Timely commissioning of the solar cell manufacturing projects announced so far will be crucial to ensure there is adequate capacity to meet demand in years to come. For while the announcements suggest supply will be adequate, the typical utilisation factor arithmetic and other imponderables could spell a transient shortfall till manufacturing ramps up.
Earlier this year, the government extended the Approved List of Models and Manufacturers (ALMM) to solar cells from June 1, 2026, in a bid to accelerate solar cell manufacturing in India.
Domestic solar cell production capacity is estimated to increase fourfold to 43-47 GW by June 2026 from 10 GW in March 2024. As against this, annual demand is expected to average 40-45 GW between fiscals 2027 and 2030.
So, production needs to catch up and fast.
As things stand, of the 79 corporate entities that together own the country’s 62 GW installed solar power capacity as of December 2024, only 13 have an integrated cell manufacturing base. The rest will have to decide between expanding capacity or competing for domestic cell supplies.

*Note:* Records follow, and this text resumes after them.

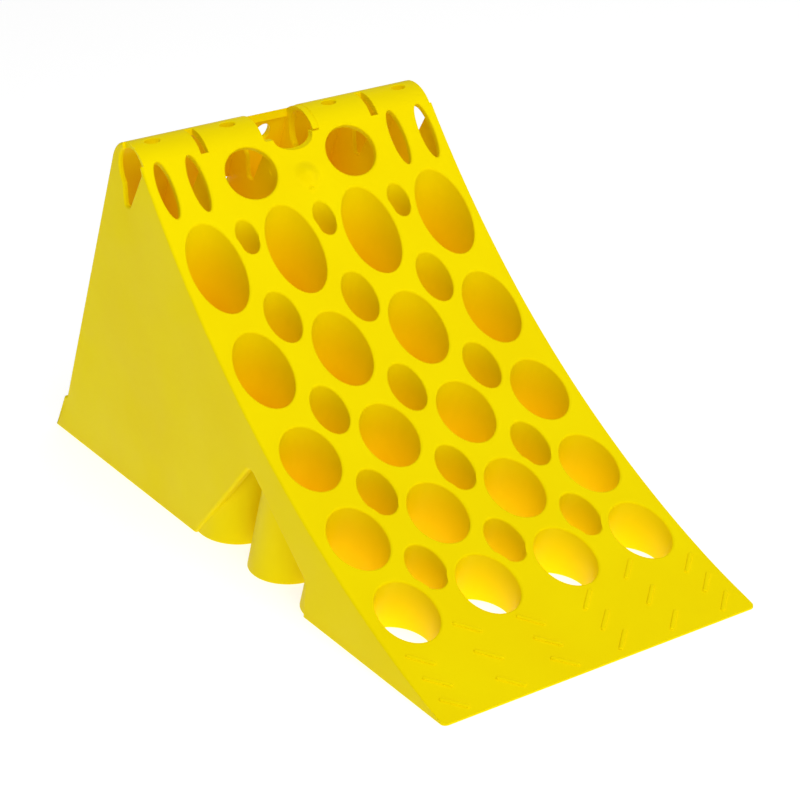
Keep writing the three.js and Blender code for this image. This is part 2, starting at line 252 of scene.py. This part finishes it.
def loft(name, rings, fan=False):
    """A closed solid through rings of equally many points. fan closes its ends round a middle point."""
    n = len(rings[0])
    points = [p for ring in rings for p in ring]
    faces = []
    for k in range(len(rings) - 1):
        for i in range(n):
            j = (i + 1) % n
            faces.append((k * n + i, k * n + j, (k + 1) * n + j, (k + 1) * n + i))
    first = list(range(n))
    last = list(range((len(rings) - 1) * n, len(rings) * n))
    if fan:
        for ends in (first, last):
            centre = len(points)
            points.append(tuple(np.mean([points[i] for i in ends], axis=0)))
            faces += [(ends[i], ends[(i + 1) % n], centre) for i in range(n)]
    else:
        faces += [tuple(first[::-1]), tuple(last)]
    return mesh_object(name, points, faces)


def combine(target, others, operation):
    """target joined with, cut by or kept inside each of the others, which are then gone."""
    for other in others:
        modifier = target.modifiers.new("combine", "BOOLEAN")
        modifier.operation = operation
        modifier.solver = "MANIFOLD"
        modifier.object = other
        graph = bpy.context.evaluated_depsgraph_get()
        made = bpy.data.meshes.new_from_object(target.evaluated_get(graph))
        target.modifiers.clear()
        old = target.data
        target.data = made
        bpy.data.meshes.remove(old)
        remove(other)
    return target


def remove(obj):
    mesh = obj.data
    bpy.data.objects.remove(obj)
    bpy.data.meshes.remove(mesh)


def gathered(objects):
    """Solids that don't touch one another, as one mesh."""
    first = objects[0]
    bm = bmesh.new()
    for obj in objects:
        bm.from_mesh(obj.data)
    bm.to_mesh(first.data)
    bm.free()
    for obj in objects[1:]:
        remove(obj)
    return first


def across(name, outline, y0, y1):
    return loft(name, [flat_ring(outline, y) for y in (y0, y1)])


def outer_y(z, side):
    return side * (HALF - z * math.tan(SIDE_DRAFT))


def side_ring(outline, side, sunk):
    """The outline laid on one side face and sunk into it."""
    return [(x, outer_y(z, side) - side * sunk, z) for x, z in outline]


def flat_ring(outline, y):
    return [(x, y, z) for x, z in outline]


def envelope(shrink=0.0, edge=EDGE_ROUND):
    """The outside of the chock as one full body, its long edges rounded."""
    outline = outer_outline()
    rings = []
    for side in (-1, 1):
        steps = [k / 5 for k in range(6)]
        if side > 0:
            steps = steps[::-1]
        for s in steps:
            angle = math.pi / 2 * (1 - s)
            inset = edge * (1 - math.cos(angle)) + shrink
            sunk = edge * (1 - math.sin(angle)) + shrink
            rings.append(side_ring(offset(outline, -inset, toe_taper), side, sunk))
    return loft("envelope", rings)


def ring_through_ramp(x, y, lean, half_length, half_width, depth, count):
    """Where an oval rod whose axis leans by lean meets the ramp surface moved down by depth."""
    z = ramp_z(x)
    ring = []
    for k in range(count):
        angle = 2 * math.pi * k / count
        u = half_length * math.cos(angle)
        px = x + u * math.cos(lean) - RAMP_CX
        pz = z - u * math.sin(lean) - RAMP_CZ
        b = px * math.sin(lean) + pz * math.cos(lean)
        c = px * px + pz * pz - (RAMP_RADIUS + depth) ** 2
        t = -b - math.sqrt(b * b - c)
        ring.append((px + t * math.sin(lean) + RAMP_CX, y + half_width * math.sin(angle),
                     pz + t * math.cos(lean) + RAMP_CZ))
    return ring


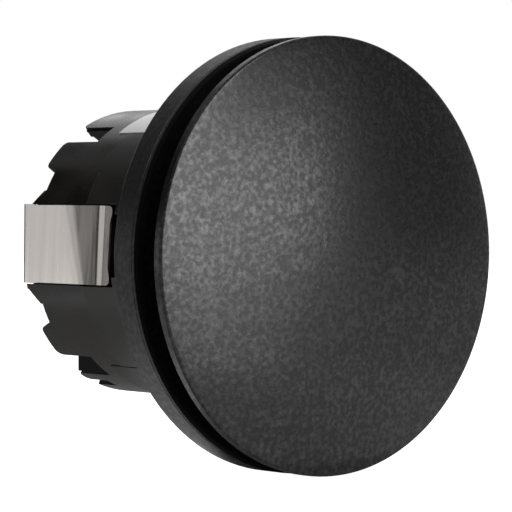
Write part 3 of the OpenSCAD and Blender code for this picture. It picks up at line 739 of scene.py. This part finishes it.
housing_mesh = merged_copy("rear_housing")
for start, end in RIBS:
    rib(housing_mesh, start, end)
    # The same rib again, half a turn round the axis
    rib(housing_mesh, (-start[0], -start[1]), (-end[0], -end[1]))
round_edges(housing_mesh, width_mm=0.08)
housing_mesh.normal_update()
mark_cuts(housing_mesh)
as_piece(housing_mesh, "rear_housing_soft", "rear_housing", "root")

# %% [markdown]
# ## The spring clips
#
# A clip is bent by hand over its hook and sits a little askew: its crest runs at a slant
# across the strip, and its rear bend stands nearly square. In front of its bend the nose is
# pushed together, and the hook's end is a little wider and further back. The copy is cut
# across at even steps, so that it has points to move, and each point slides along the strip
# by a share of its height. The share grows to the crest, and falls again to the hook. A
# lattice would bend it as well, but this way each distance is a number.

# %% Clips
# Where the strip has its nose, its crest and its hook, behind the wall's plane
NOSE_END = 21*MM
CREST_AT = 31*MM
HOOK_AT = 46*MM
# How far a point slides back, as a share of its height
CREST_SLANT = 0.42
HOOK_SLANT = 0.075
HOOK_BACK = 0.35*MM
# From here on the hook's end spreads
HOOK_END = 43*MM
HOOK_SPREAD = 1.022
# In front of this bend the nose keeps three quarters of its length
NOSE_BEND = 22.5*MM
NOSE_SHORTER = 0.75
CUT_STEP = 1*MM


def eased(value, start, end):
    """A share that grows smoothly from 0 at the start to 1 at the end."""
    share = min(1, max(0, (value - start)/(end - start)))
    return share*share*(3 - 2*share)


def bent_by_hand(point):
    """Moves a point of the clip along the strip to where the hand-bent strip has it."""
    depth = point.y
    if depth > HOOK_END:
        point.z *= HOOK_SPREAD
    slant = (CREST_SLANT*eased(depth, NOSE_END, CREST_AT)
             + (HOOK_SLANT - CREST_SLANT)*eased(depth, CREST_AT, HOOK_AT))
    point.y += slant*point.z + HOOK_BACK*eased(depth, CREST_AT, HOOK_AT)
    if depth < NOSE_BEND:
        point.y += (1 - NOSE_SHORTER)*(NOSE_BEND - depth)


for side in ("left", "right"):
    node_name = "spring_clip_" + side
    mesh = merged_copy(node_name)
    round_edges(mesh, width_mm=0.14)
    for i in range(1, int((HOOK_AT - NOSE_END)/CUT_STEP)):
        cut_across(mesh, NOSE_END + i*CUT_STEP)
    for v in mesh.verts:
        bent_by_hand(v.co)
    as_piece(mesh, node_name + "_strip", node_name, "clip_" + side, turned=False)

Further, the high prices of domestically manufactured cells could impact tariff levels bid at solar power project auctions. Today, Indian solar cells are 1.5-2.0x costlier than alternatives from China, even after basic customs duty. Based on current market dynamics, such high prices can drive up the capital cost of solar power projects by Rs 5-10 million/MW and require tariff increase of Rs 0.40-0.50 per unit as offset.
The industry has seen announcements of over 55 GW through the Production Linked Incentive scheme and beyond. This augurs well because data shows cell-to-module integrated plants enjoy 2-6 percentage points better Ebitda margins versus an only-module unit historically.
Although 12 non-integrated players have announced plans to install ~32 GW capacity by 2029, the relatively higher capital cost of cell manufacturing plants compared with module assembly lines and falling prices of the solar value chain could slow things down.
Figure: Majority of ALMM-enlisted module players need to consider integration

Source: MNRE, CRISIL-Bridge To India Research
The ALMM cell mandate could also pose challenges for companies that don’t develop domestic cell manufacturing capability as they would not be complying and, thus, could face module-supply challenges that can impact their market share over the long term.
Overall, the non-tariff barrier will protect domestic manufacturers that are vulnerable to global supply shocks and even aid exports as the United States, a key market, continues to manufacture modules at 30-35% higher prices owing to lack of upstream components.